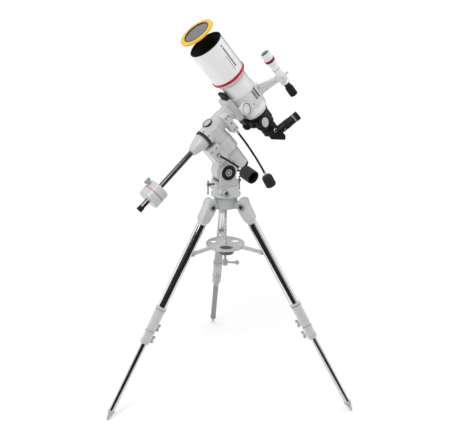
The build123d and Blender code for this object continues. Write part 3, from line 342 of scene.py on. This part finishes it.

---

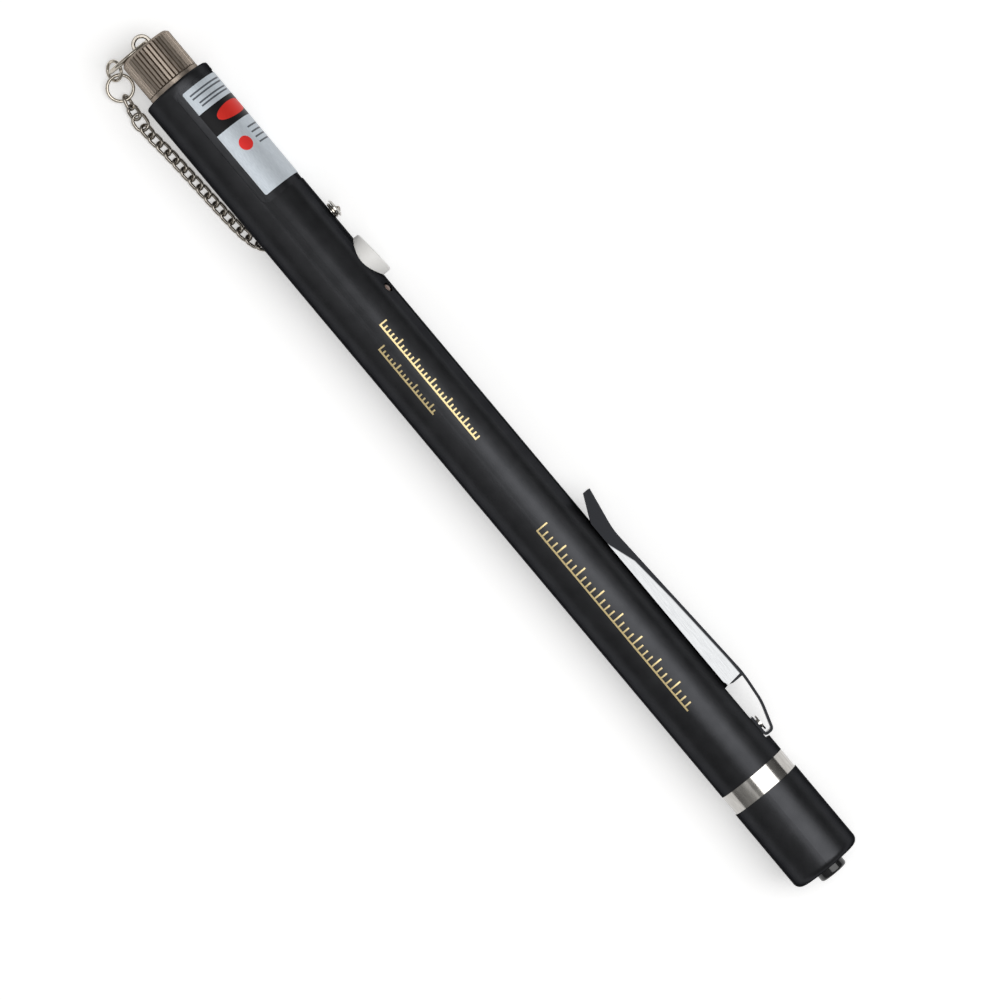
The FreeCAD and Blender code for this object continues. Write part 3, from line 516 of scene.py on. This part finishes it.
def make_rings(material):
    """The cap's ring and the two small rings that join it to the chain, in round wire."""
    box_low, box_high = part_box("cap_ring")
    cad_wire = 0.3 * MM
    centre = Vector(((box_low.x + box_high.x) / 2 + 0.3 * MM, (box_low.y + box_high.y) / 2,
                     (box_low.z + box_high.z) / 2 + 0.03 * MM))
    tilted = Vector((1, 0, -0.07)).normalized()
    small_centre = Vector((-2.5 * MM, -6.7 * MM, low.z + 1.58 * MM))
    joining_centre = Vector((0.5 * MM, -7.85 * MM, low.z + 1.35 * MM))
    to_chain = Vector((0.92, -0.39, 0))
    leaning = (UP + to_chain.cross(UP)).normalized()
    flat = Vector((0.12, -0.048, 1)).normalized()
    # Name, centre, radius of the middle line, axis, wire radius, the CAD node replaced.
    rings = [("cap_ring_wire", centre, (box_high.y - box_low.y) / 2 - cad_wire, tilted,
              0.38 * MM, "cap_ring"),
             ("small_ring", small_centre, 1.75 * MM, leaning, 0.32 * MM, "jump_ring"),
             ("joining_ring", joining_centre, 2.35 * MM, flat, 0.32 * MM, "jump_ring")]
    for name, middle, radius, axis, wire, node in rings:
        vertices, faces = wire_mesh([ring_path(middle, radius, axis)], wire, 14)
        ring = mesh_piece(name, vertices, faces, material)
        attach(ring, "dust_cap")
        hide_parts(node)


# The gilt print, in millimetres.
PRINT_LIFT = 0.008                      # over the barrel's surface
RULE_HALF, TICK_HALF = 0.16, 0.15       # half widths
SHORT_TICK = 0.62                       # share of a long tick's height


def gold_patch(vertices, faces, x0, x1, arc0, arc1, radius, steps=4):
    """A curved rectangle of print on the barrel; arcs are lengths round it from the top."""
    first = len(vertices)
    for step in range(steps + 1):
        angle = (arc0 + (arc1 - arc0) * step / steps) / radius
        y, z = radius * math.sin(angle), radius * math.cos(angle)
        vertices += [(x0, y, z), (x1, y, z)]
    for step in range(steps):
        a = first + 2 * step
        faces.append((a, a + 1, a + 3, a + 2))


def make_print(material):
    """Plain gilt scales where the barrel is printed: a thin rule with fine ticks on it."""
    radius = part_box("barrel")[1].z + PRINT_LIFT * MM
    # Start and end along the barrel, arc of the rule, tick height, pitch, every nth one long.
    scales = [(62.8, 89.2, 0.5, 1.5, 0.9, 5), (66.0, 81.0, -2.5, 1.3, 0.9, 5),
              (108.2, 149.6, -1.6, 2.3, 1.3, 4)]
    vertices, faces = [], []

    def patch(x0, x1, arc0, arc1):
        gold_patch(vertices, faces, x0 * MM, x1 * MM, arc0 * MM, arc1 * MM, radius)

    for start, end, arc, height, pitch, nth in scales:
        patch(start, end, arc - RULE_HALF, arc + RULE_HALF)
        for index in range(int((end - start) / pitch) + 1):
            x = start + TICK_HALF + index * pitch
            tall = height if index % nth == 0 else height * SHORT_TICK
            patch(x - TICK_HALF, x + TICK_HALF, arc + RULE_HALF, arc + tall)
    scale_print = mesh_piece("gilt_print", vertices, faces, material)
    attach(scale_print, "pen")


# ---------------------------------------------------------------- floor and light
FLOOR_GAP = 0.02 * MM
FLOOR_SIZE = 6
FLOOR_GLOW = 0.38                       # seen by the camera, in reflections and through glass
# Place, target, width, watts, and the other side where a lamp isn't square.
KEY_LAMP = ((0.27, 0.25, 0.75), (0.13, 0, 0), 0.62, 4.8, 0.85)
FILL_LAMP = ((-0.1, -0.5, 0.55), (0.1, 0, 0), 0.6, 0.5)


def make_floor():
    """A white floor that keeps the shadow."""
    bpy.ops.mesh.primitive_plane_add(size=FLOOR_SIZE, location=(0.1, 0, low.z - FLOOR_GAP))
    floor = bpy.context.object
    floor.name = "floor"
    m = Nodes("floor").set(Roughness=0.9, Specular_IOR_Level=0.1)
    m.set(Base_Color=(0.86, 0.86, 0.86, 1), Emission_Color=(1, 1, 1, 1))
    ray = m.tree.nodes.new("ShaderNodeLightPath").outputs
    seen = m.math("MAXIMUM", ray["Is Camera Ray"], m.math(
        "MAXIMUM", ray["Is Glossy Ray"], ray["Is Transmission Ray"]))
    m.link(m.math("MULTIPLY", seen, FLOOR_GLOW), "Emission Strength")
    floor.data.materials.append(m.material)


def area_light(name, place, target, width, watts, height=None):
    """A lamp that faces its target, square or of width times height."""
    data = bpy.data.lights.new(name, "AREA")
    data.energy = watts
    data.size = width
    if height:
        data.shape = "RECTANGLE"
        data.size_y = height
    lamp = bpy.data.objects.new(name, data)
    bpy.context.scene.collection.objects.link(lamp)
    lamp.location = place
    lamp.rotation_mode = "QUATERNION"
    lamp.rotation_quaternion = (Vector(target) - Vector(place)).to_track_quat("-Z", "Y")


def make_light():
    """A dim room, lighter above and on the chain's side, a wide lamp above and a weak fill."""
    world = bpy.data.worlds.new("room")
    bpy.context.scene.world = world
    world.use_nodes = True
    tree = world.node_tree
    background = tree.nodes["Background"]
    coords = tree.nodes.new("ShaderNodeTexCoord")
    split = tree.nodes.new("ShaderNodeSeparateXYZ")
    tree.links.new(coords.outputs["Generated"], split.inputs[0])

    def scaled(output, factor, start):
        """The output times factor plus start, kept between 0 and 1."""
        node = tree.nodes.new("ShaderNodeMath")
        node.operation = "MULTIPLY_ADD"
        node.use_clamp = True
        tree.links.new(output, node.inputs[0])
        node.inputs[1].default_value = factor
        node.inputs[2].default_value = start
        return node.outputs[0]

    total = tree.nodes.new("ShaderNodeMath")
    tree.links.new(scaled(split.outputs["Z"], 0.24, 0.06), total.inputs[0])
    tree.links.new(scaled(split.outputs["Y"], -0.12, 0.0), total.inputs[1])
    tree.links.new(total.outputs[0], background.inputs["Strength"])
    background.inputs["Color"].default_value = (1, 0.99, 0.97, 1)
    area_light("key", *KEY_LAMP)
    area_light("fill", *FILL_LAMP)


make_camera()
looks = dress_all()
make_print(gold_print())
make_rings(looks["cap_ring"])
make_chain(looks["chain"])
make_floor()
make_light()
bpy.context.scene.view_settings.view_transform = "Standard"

--

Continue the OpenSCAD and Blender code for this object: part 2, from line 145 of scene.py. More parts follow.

**AIM OF THE EXERCISE:** Return every line above that contains the word "from".

**EXERCISE ANSWER:**
The build123d and Blender code for this object continues. Write part 3, from line 342 of scene.py on. This part finishes it.
The FreeCAD and Blender code for this object continues. Write part 3, from line 516 of scene.py on. This part finishes it.
    """A curved rectangle of print on the barrel; arcs are lengths round it from the top."""
Continue the OpenSCAD and Blender code for this object: part 2, from line 145 of scene.py. More parts follow.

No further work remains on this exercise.